* Exercise prompt *
Scan the records below for the line containing "module insulator_orange() insulator(1);" and the line containing "obj.data.transform(world)". Copy both, plus every line between, exactly.

* Record extracts *
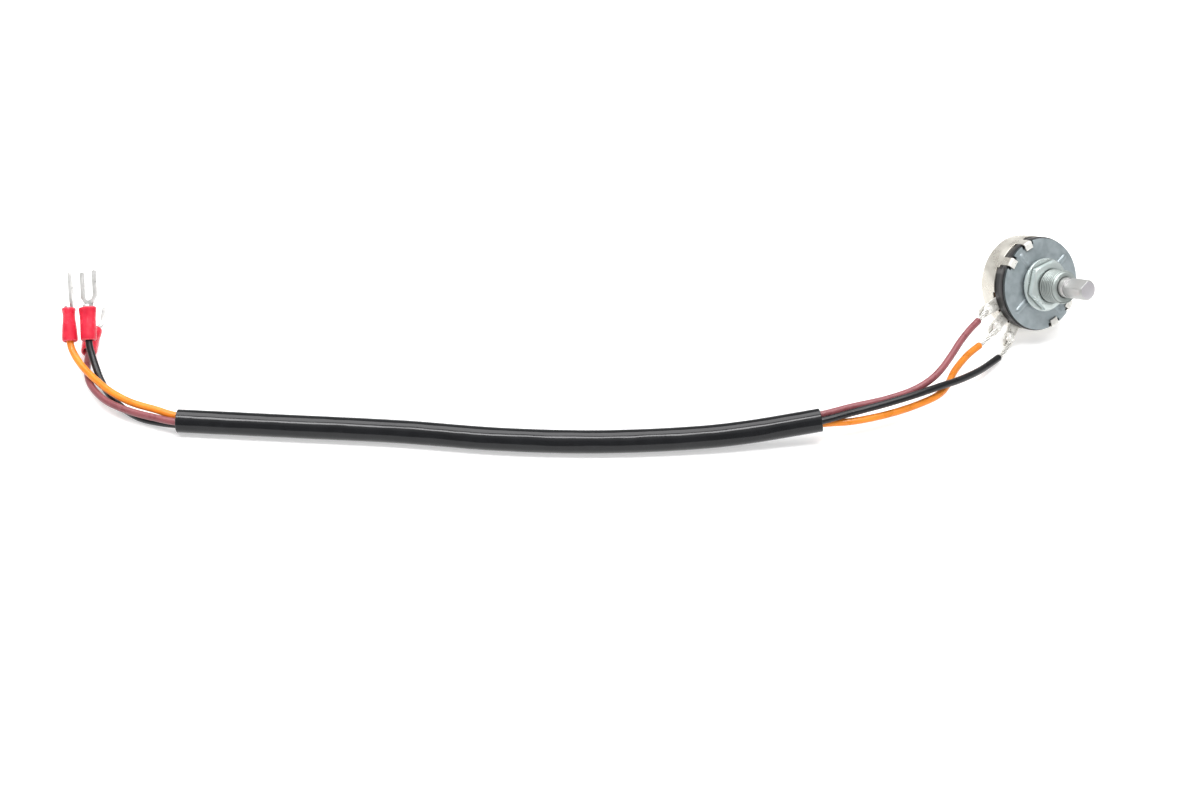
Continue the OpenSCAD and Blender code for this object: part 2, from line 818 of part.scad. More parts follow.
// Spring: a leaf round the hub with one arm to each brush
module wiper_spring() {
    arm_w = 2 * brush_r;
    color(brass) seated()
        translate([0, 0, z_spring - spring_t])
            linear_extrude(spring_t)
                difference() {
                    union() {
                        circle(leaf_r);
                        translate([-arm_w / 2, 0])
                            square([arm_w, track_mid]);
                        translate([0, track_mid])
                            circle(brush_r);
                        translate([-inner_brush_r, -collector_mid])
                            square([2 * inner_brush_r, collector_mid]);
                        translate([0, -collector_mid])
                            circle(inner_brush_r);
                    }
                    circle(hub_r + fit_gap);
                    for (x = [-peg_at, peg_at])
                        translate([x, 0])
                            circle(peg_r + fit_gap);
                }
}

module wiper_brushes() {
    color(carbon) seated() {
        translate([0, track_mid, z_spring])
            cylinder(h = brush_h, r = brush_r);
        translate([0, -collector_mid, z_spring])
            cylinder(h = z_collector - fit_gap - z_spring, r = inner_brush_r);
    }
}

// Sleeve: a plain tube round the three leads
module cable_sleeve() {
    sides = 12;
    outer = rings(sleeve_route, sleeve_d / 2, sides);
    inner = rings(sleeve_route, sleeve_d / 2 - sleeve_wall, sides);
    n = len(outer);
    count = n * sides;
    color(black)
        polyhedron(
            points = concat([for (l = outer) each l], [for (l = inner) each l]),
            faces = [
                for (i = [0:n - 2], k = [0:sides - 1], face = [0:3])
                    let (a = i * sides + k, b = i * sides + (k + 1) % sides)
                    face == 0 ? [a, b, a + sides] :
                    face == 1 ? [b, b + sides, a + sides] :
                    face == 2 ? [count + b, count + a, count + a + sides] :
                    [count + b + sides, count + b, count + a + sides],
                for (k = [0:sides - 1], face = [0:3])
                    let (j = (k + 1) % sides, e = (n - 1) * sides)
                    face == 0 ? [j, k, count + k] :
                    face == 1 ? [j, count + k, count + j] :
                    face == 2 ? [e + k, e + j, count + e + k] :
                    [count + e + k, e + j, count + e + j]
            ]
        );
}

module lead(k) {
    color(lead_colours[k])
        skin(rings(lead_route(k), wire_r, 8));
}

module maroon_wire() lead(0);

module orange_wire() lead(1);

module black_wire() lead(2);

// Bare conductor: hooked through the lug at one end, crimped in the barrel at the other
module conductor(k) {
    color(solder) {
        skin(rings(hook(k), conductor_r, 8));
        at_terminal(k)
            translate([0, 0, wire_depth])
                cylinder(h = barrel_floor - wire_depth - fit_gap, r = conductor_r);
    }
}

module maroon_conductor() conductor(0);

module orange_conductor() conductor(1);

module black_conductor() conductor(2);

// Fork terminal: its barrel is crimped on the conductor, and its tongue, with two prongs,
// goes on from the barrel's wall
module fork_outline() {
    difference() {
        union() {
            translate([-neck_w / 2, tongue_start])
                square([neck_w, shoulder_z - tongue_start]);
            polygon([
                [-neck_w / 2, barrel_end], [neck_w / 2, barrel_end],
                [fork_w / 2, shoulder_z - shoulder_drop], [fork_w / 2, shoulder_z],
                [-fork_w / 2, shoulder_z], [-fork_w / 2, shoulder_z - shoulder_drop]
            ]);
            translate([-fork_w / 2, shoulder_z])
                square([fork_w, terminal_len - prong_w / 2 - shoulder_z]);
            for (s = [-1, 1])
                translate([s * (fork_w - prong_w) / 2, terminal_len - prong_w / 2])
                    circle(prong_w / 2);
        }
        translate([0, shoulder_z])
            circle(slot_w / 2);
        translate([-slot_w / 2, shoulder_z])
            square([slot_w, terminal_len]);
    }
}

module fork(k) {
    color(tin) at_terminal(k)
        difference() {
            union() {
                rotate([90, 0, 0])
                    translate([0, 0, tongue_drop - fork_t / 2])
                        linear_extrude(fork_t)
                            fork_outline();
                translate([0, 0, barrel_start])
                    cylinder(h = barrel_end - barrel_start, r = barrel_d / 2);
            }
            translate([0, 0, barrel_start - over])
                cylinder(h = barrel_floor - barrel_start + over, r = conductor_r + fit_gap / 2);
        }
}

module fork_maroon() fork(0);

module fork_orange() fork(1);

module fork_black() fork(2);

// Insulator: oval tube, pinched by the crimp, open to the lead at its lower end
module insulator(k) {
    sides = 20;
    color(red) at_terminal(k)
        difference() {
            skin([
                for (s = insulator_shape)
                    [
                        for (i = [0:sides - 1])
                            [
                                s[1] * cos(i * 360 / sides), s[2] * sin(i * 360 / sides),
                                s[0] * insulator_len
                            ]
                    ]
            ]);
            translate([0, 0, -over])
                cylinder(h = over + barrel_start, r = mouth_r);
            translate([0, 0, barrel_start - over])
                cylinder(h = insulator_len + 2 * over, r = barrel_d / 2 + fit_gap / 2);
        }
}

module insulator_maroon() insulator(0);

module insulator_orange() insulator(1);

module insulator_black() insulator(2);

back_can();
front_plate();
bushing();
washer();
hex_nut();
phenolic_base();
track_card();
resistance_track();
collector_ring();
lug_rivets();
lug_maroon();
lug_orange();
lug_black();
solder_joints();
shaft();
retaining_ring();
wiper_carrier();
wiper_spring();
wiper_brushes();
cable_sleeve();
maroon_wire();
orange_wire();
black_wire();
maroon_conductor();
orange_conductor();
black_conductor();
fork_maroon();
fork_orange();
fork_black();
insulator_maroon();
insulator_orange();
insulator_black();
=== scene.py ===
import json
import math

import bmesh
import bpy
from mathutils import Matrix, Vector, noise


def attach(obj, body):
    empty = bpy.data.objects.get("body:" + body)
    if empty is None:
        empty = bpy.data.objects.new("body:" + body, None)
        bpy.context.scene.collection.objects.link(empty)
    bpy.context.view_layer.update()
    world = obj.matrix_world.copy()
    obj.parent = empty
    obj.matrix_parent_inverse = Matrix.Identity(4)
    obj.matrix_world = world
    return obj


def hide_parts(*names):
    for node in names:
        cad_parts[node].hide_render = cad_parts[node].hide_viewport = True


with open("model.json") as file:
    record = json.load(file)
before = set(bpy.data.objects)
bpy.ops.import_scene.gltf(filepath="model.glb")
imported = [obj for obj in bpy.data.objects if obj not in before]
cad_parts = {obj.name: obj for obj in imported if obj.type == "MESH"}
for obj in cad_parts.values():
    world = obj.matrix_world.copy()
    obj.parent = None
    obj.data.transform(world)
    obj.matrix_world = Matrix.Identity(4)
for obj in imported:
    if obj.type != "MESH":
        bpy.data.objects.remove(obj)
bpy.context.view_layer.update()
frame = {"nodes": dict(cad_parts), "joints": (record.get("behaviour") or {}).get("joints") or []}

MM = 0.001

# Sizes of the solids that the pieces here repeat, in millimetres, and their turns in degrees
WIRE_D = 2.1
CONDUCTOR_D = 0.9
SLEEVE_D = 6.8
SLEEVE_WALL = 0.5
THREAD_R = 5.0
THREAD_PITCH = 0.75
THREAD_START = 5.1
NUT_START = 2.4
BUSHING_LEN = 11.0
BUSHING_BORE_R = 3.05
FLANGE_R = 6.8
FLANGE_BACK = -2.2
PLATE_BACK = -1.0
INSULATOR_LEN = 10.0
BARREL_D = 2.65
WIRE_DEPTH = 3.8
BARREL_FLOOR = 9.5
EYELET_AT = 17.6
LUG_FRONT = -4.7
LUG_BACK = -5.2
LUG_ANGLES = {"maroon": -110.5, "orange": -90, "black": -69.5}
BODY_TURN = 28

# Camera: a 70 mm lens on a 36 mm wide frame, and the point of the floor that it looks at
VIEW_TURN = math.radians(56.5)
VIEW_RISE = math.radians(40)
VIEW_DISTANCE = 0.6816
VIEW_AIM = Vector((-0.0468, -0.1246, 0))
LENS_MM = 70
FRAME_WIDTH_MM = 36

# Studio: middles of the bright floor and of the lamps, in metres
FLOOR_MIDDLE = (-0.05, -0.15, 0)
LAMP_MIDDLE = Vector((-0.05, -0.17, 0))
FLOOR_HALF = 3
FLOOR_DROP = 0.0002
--
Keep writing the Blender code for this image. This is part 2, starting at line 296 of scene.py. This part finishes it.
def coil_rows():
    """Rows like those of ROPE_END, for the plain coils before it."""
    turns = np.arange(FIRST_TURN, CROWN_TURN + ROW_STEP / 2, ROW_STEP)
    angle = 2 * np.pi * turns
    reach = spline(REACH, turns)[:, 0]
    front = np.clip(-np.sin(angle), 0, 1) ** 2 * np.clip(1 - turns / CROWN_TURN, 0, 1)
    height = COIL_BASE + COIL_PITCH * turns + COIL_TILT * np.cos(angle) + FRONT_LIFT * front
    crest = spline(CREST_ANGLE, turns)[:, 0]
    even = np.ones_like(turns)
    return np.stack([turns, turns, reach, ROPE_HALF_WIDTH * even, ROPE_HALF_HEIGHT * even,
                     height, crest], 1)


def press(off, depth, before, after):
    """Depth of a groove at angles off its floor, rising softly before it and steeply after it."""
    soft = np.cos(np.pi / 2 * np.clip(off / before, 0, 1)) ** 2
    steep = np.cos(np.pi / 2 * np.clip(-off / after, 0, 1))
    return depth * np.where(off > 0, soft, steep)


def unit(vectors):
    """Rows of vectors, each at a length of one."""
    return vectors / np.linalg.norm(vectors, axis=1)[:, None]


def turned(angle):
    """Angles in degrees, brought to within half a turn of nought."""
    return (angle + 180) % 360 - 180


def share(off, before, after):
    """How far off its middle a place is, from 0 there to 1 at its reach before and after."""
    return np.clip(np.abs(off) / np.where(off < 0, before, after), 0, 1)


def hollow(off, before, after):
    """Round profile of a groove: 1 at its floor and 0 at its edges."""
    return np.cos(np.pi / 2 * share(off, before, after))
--
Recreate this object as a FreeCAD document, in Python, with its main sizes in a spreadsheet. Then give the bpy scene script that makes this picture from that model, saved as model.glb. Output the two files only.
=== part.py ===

* Expected output *
module insulator_orange() insulator(1);

module insulator_black() insulator(2);

back_can();
front_plate();
bushing();
washer();
hex_nut();
phenolic_base();
track_card();
resistance_track();
collector_ring();
lug_rivets();
lug_maroon();
lug_orange();
lug_black();
solder_joints();
shaft();
retaining_ring();
wiper_carrier();
wiper_spring();
wiper_brushes();
cable_sleeve();
maroon_wire();
orange_wire();
black_wire();
maroon_conductor();
orange_conductor();
black_conductor();
fork_maroon();
fork_orange();
fork_black();
insulator_maroon();
insulator_orange();
insulator_black();
=== scene.py ===
import json
import math

import bmesh
import bpy
from mathutils import Matrix, Vector, noise


def attach(obj, body):
    empty = bpy.data.objects.get("body:" + body)
    if empty is None:
        empty = bpy.data.objects.new("body:" + body, None)
        bpy.context.scene.collection.objects.link(empty)
    bpy.context.view_layer.update()
    world = obj.matrix_world.copy()
    obj.parent = empty
    obj.matrix_parent_inverse = Matrix.Identity(4)
    obj.matrix_world = world
    return obj


def hide_parts(*names):
    for node in names:
        cad_parts[node].hide_render = cad_parts[node].hide_viewport = True


with open("model.json") as file:
    record = json.load(file)
before = set(bpy.data.objects)
bpy.ops.import_scene.gltf(filepath="model.glb")
imported = [obj for obj in bpy.data.objects if obj not in before]
cad_parts = {obj.name: obj for obj in imported if obj.type == "MESH"}
for obj in cad_parts.values():
    world = obj.matrix_world.copy()
    obj.parent = None
    obj.data.transform(world)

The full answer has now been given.